Reading issues aren’t shortfalls in my ability to physically operate the instrument—they are a disconnect somewhere in my eyes-to-brain-to-execution connection. And they often don’t need hours of drilling to solve.

Keep in mind that reading from your score is 100% optional. Would it solve the problem if you just memorized those few notes? Made some nice clear pencil marks? Rewrote that measure in a clearer way? Scanned the whole thing and reprinted it at a larger size?

Taking reading out of the picture when necessary can save many hours of frustration and tedium. Try it!

Fix fixable problems now

Just about every day I have a student show up for a lesson with an etude or repertoire movement they have been working on for a week or more, and there are little, silly problems that haven’t been fixed:

  • A spot where a fingering choice needs to be made, but hasn’t.
  • A page turn in an awkward spot.
  • An unfamiliar foreign term that hasn’t been looked up.
  • An ambiguous accidental that need to be double-checked against the piano part.

It’s easy for them (or me) to ignore or procrastinate small but easily-fixable issues while busily drilling technical passages.
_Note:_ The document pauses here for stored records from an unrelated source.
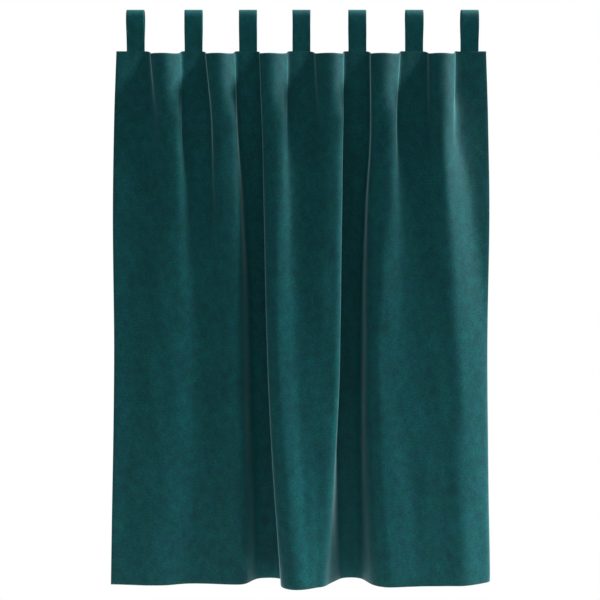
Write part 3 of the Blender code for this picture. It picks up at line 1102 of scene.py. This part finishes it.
def stitch_rows(sizes, middle, normals):
    """Each row of stitches on the hems: its name, its points and the directions out of the cloth."""
    lift = sizes.cloth_thickness / 2 + STITCH_RADIUS * (1 - STITCH_SINK)
    surface = middle + normals * lift
    across = sizes.columns + 1
    down = sizes.rows + 1
    drops = middle[:, middle.shape[1] // 2, 2]
    free = slice(HEM_LINES, HEM_LINES + down)
    low = drops.min() + sizes.bottom_hem + SIDE_ROW_END
    high = drops.max() - sizes.heading_hem - SIDE_ROW_END
    within = (drops[free] > low) & (drops[free] < high)
    body = slice(HEM_LINES, HEM_LINES + across)
    rows = {}
    for name, depth, at_start in (
        ("heading_stitches", sizes.heading_hem, True),
        ("hem_stitches", sizes.bottom_hem, False),
    ):
        rows[name] = [hem_row(grid, down, depth, at_start)[body] for grid in (surface, normals)]
    for name, at_start in (("left_stitches", True), ("right_stitches", False)):
        grids = [grid.transpose(1, 0, 2) for grid in (surface, normals)]
        rows[name] = [hem_row(g, across, sizes.side_hem, at_start)[free][within] for g in grids]
    return rows


# ---------------------------------------------------------------- operators


# The soft light is the same from any distance: this one only places it in the viewport.
LIGHT_DISTANCE = 3.0


def sizes_of(context):
    return context.scene.drape_sizes


def carry(piece, node):
    """Hangs a piece on the frame's one body, in place of a node if it has one."""
    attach(piece, "root")
    if node:
        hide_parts(node)


class DRAPE_OT_cloth(bpy.types.Operator):
    """Make the velvet cloth on its folds, with its hems turned to the back"""

    bl_idname = "drape.cloth"
    bl_label = "Velvet cloth"

    def execute(self, context):
        sizes = sizes_of(context)
        finish = context.scene.velvet_finish
        hung = HungCloth(sizes)
        columns, rows = cut_lines(sizes, hung)
        middle, maps = cloth_middle(sizes, hung, columns, rows)
        materials = [pile_material("velvet_pile", finish), ground_material("velvet_ground", finish)]
        half = sizes.cloth_thickness / 2
        normals = surface_normals(middle)
        cloth = closed_sheet("velvet_cloth", middle, normals, half, maps, materials)
        carry(cloth, "drape")
        stitches = self.make_stitches(sizes, finish, middle, normals)
        return {"FINISHED"}

    def make_stitches(self, sizes, finish, middle, normals):
        """Sews down the inner edge of each hem, on the back."""
        material = thread_material(finish)
        model = stitch_model()
        made = []
        rows = stitch_rows(sizes, middle, normals)
        for seed, (name, (line, out)) in enumerate(rows.items()):
            row = stitches_along(name, model, line, out, sizes.stitch_pitch, material, seed)
            carry(row, None)
            made.append(row)
        bpy.data.objects.remove(model)
        return made


class DRAPE_OT_tabs(bpy.types.Operator):
    """Make the seven tabs that the drape hangs by"""

    bl_idname = "drape.tabs"
    bl_label = "Tabs"

    def execute(self, context):
        sizes = sizes_of(context)
        # The tabs' pile is painted lighter: painted light for the shade on their legs.
        material = pile_material("tab_pile", context.scene.velvet_finish, TAB_PAINTED_LIGHT)
        for number in range(1, len(TAB_CENTRES) + 1):
            tab, length = tab_object(sizes, number, material)
            carry(tab, f"tab_{number}")
        return {"FINISHED"}


class DRAPE_OT_studio(bpy.types.Operator):
    """Make the floor, the soft light and the camera"""

    bl_idname = "drape.studio"
    bl_label = "Studio"

    def execute(self, context):
        studio = context.scene.drape_studio
        self.make_floor(context, studio)
        self.make_light(context, studio)
        self.make_camera(context, studio)
        context.scene.view_settings.view_transform = "Standard"
        return {"FINISHED"}

    def make_floor(self, context, studio):
        select_none()
        height = sizes_of(context).hem_z - studio.floor_drop
        bpy.ops.mesh.primitive_plane_add(size=studio.floor_size, location=(0, 0, height))
        floor = context.object
        floor.name = "studio_floor"
        bpy.ops.object.transform_apply(location=True, rotation=True, scale=True)
        floor.data.materials.append(floor_material())

    def make_light(self, context, studio):
        world = context.scene.world or bpy.data.worlds.new("soft_dome")
        context.scene.world = world
        world.use_nodes = True
        background = world.node_tree.nodes["Background"]
        background.inputs["Color"].default_value = (1.0, 1.0, 1.0, 1.0)
        background.inputs["Strength"].default_value = studio.dome_strength
        key = bpy.data.lights.new("key_light", "SUN")
        key.energy = studio.key_strength
        key.angle = studio.key_spread
        light = bpy.data.objects.new("key_light", key)
        level = np.cos(studio.key_height)
        right, front = np.sin(studio.key_side), np.cos(studio.key_side)
        towards = Vector((right * level, -front * level, np.sin(studio.key_height)))
        light.rotation_euler = towards.to_track_quat("Z", "Y").to_euler()
        light.location = towards * LIGHT_DISTANCE
        context.scene.collection.objects.link(light)

    def make_camera(self, context, studio):
        camera = bpy.data.cameras.new("studio_camera")
        camera.lens = studio.lens
        holder = bpy.data.objects.new("studio_camera", camera)
        holder.location = studio.camera_place
        holder.rotation_euler = (np.pi / 2, 0, 0)
        context.scene.collection.objects.link(holder)
        context.scene.camera = holder


class DRAPE_PT_pieces(bpy.types.Panel):
    """Lists the buttons that make the drape's pieces and its studio"""

    bl_idname = "DRAPE_PT_pieces"
    bl_label = "Tab-top velvet drape"
    bl_space_type = "VIEW_3D"
    bl_region_type = "UI"
    bl_category = "Drape"

    def draw(self, context):
        column = self.layout.column(align=True)
        for operator in OPERATORS:
            column.operator(operator.bl_idname)


OPERATORS = (DRAPE_OT_cloth, DRAPE_OT_tabs, DRAPE_OT_studio)
GROUPS = (DrapeSizes, VelvetFinish, DrapeStudio)


def register():
    for kind in (*GROUPS, *OPERATORS, DRAPE_PT_pieces):
        bpy.utils.register_class(kind)
    bpy.types.Scene.drape_sizes = PointerProperty(type=DrapeSizes)
    bpy.types.Scene.velvet_finish = PointerProperty(type=VelvetFinish)
    bpy.types.Scene.drape_studio = PointerProperty(type=DrapeStudio)


def unregister():
    del bpy.types.Scene.drape_studio
    del bpy.types.Scene.velvet_finish
    del bpy.types.Scene.drape_sizes
    for kind in (DRAPE_PT_pieces, *reversed(OPERATORS), *reversed(GROUPS)):
        bpy.utils.unregister_class(kind)


def main():
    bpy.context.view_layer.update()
    register()
    bpy.ops.drape.tabs()
    bpy.ops.drape.cloth()
    bpy.ops.drape.studio()


if __name__ == "__main__":
    main()
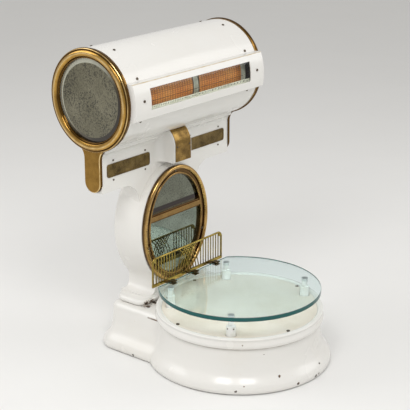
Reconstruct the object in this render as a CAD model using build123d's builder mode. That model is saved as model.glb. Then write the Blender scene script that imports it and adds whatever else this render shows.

But I know they—and I—are doing our best work when those details don’t slip through the cracks.

It’s not worth it to spend a week practicing something in an incorrect or compromised way because you haven’t gotten around to fixing the fixable problems. Would any of these help you solve those issues more promptly?

  • Print an alternate/trill fingering chart and keep it with your practicing stuff, or bookmark an online one on your phone.
  • Put a few dollars on your copier/printer card/app so you can photocopy a page when needed.
  • Keep a good music dictionary in the pocket of your instrument case.
  • Keep your piano score and solo part together so you can always use them in tandem.